Poetry on the bed between them—

February 10, 2011

A man, yet by these tears a boy again…
Walt Whitman

Play sighed, Ice-Boy, then endure, then, verdure
you see, it’s good. You have an o-u-s
but that e in verdure kills you. Murder
would bake the cake, simply be murderous.
Rats! They both know it should be murderess.
Poetry in a game of Scrabble—
perfidious, insidious babble.
She lets him win. For what words could address
a kidney’s death? It’s loss that lies between
them. Thought, not love, is grandma’s end.
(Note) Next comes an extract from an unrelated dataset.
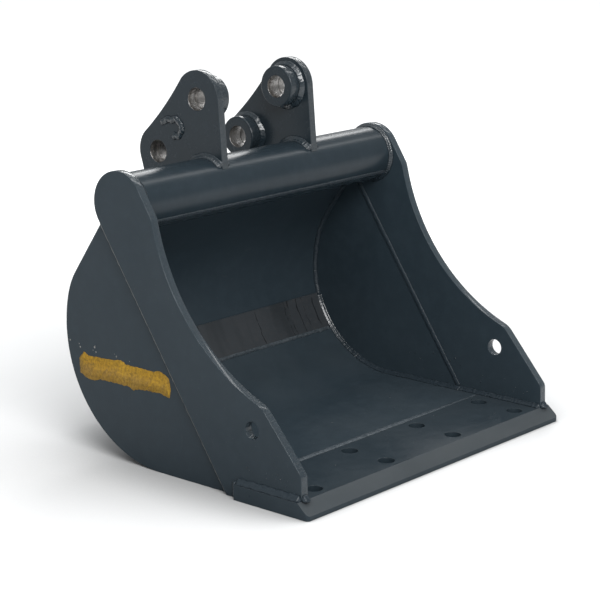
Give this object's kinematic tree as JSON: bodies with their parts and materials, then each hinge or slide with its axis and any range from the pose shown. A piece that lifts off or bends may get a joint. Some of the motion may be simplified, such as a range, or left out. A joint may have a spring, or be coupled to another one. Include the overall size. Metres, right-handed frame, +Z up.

This poem
can’t be your Valentine, Ice-Boy, go home.
We’ll find a final word—for you, smokescreen,
a cloudy day, and double letter points;
for me, use the Holy Spirit… anoints.


2 Responses to “Poetry on the bed between them—”

  1. extrasimile Says:

    Ice-Boy just goes back to ‘The Further Adventures of Ice-Boy’. In writing it I went through ‘Ice-Boy’,
    ‘Icicles-Boy’ and ‘I-Boy’. I don’t expect him to last much longer, though. One final poem where the ‘I’ in Ice-Boy emerges?
    One thing I might say here is that you might try thinking of this as a kind of ‘mash-up’ between a sonnet and a scrabble game—or a sonnet about a mash up of a sonnet and a scrabble game—and the use of the words from each on the bed between them. ‘Murderous’ not really being the rhyme with ‘o-u-s’ that ‘murderess’ is, but—come on—would you really call a woman who had committed a murder a murderess? It would survive a dictionary challenge however in a game of Scrabble.

  2. John Stevens Says:

    Once again I’m aware of your assured touch in crafting the form and the lines of the poem, and a controlled consistent tone, but again I don’t wholly understand. The game of scrabble … between boy and grandmother … an impending death and sadness of memory. I’m missing something I know, but I’ve enjoyed reading it several times.
    Incidentally, in which of your poems does Ice-Boy first appear? I’d like to backtrack.